Last week at the magical A Room of Her Own Writers Retreat at Ghost Ranch, I participated in a guided imagery exercise led by Bhanu Kapil.  Much to my surprise, I found that I am highly susceptible to such exercises.  Being a pragmatic realist, I never would have thought I could be able to envision what waits for me in my subconscious.  In this particular exercise, Bhanu asked her audience to close their eyes and imagine a door - a door that would lead each of us to a place we wanted to be.  Not only was I able to visualize that place, but I was also able to use the ideas I gathered while I was there by writing about it later on.


The next day, as I began a hike up to Chimney Rock, I found a gate at the trail head.  I'm sure it is meant to keep animals such as dogs or horses off the trail, but I was struck by how the ritual of opening that gate - another door - prepared me to enter the rocky beauty of that trail.  And of course I was reminded of the work I had done with Bhanu.

I know that what I was looking for behind the  door I pictured is a clearer idea of how to keep writing even in the face of a very  demanding school year.  I want to stay on my writing path, just as I stayed true to the trail up to Chimney Rock.  I opened that door at the AROHO retreat, and so far have been walking my writing path during this first week back at teaching.  And I'm determined to keep going.

We all have closed doors in our lives.  Some are those we have shut ourselves, some we have been afraid or unwilling to open.  They take many different forms, and opening a door means something different for everyone.

What is your door? What would you find on the other side if you opened it?  I'd love to hear from you.  Share in the comments below.

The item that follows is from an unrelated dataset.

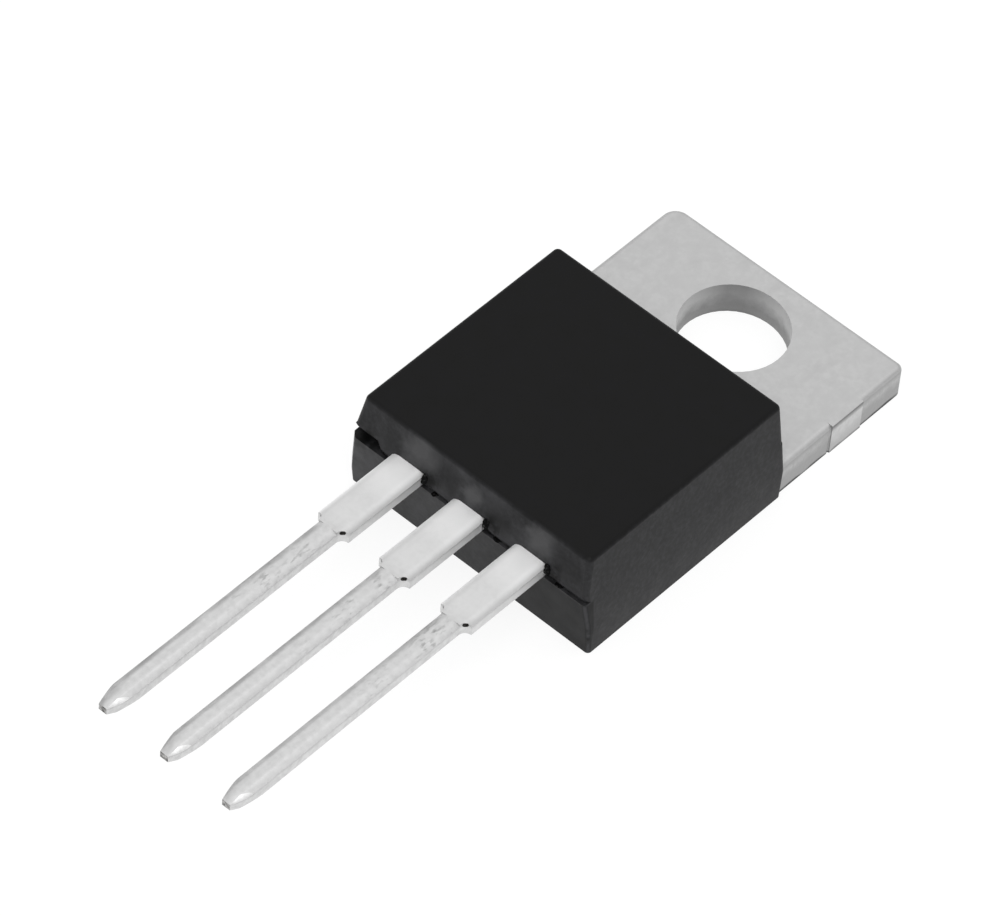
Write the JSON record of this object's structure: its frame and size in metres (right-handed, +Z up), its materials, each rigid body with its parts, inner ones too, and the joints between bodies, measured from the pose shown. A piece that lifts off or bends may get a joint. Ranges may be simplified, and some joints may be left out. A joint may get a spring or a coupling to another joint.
{
  "type": "n-channel mosfet",
  "caption": "Power transistor in a flat moulded package, with a drilled metal heat-sink tab and straight flat leads for soldering through a board.",
  "frame": {"origin": "centre of the tab's hole, on the flat metal back of the package", "axes": "+X across the package, from the gate lead to the source lead; +Y along it, from the leads to the tab's free end; +Z up from the metal back to the moulded top"},
  "size_m": [0.01, 0.0287, 0.0042],
  "materials": {
    "mould_compound": "matte moulded, fine spark-eroded grain",
    "plated_tab": "matte electroplated over punched copper",
    "tinned_lead": "bright matte tin over punched copper",
    "soft_solder": "dull solder",
    "silicon": "polished wafer with aluminium pads",
    "bond_wire": "drawn, pressed flat at its feet"
  },
  "bodies": {
    "root": {"moulded_body": "mould_compound", "heat_sink_tab": "plated_tab", "gate_lead": "tinned_lead", "source_lead": "tinned_lead", "die_attach_solder": "soft_solder", "silicon_die": "silicon", "gate_wire": "bond_wire", "source_wire_inner": "bond_wire", "source_wire_outer": "bond_wire"}
  },
  "joints": []
}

I'm Climbing Back Up the Mesa: A Room of Her Own Foundation Writer Retreat 2013

In August, 2011,  I traveled to Ghost Ranch in Abiquiu, New Mexico for A Room of Her Own Foundation's Writer Retreat.  As I got ready to go, I was nervous, afraid I didn't belong among so many talented women writers.   Today as I begin my packing list for this year's retreat, all I feel is excitement to once again mingle with a wonderful group of writers. And I owe that to AROHO and the women I met two years ago.  
Here is a piece I wrote about that first retreat:
-->
                                                                                                                                                       The Day Moon

I had come to AROHO with only the idea of pushing myself forward – to bring myself back to writing. The first night at Ghost Ranch I slept poorly – a new bed, new night sounds and I was at such a high altitude – 10,000 feet above the sea in the New Mexico high desert.  The desert air was dry, dry, bone bleaching dry.  I had tossed and turned all night dreaming fragments of dreams in and out of consciousness.  I thought of my friend, Kathy who had taught me to love the desert and once again mourned her death.  I thought of the red rock hills and mesas that surrounded me on all sides. I dreamed of what would greet me the next day in Ghost Ranch.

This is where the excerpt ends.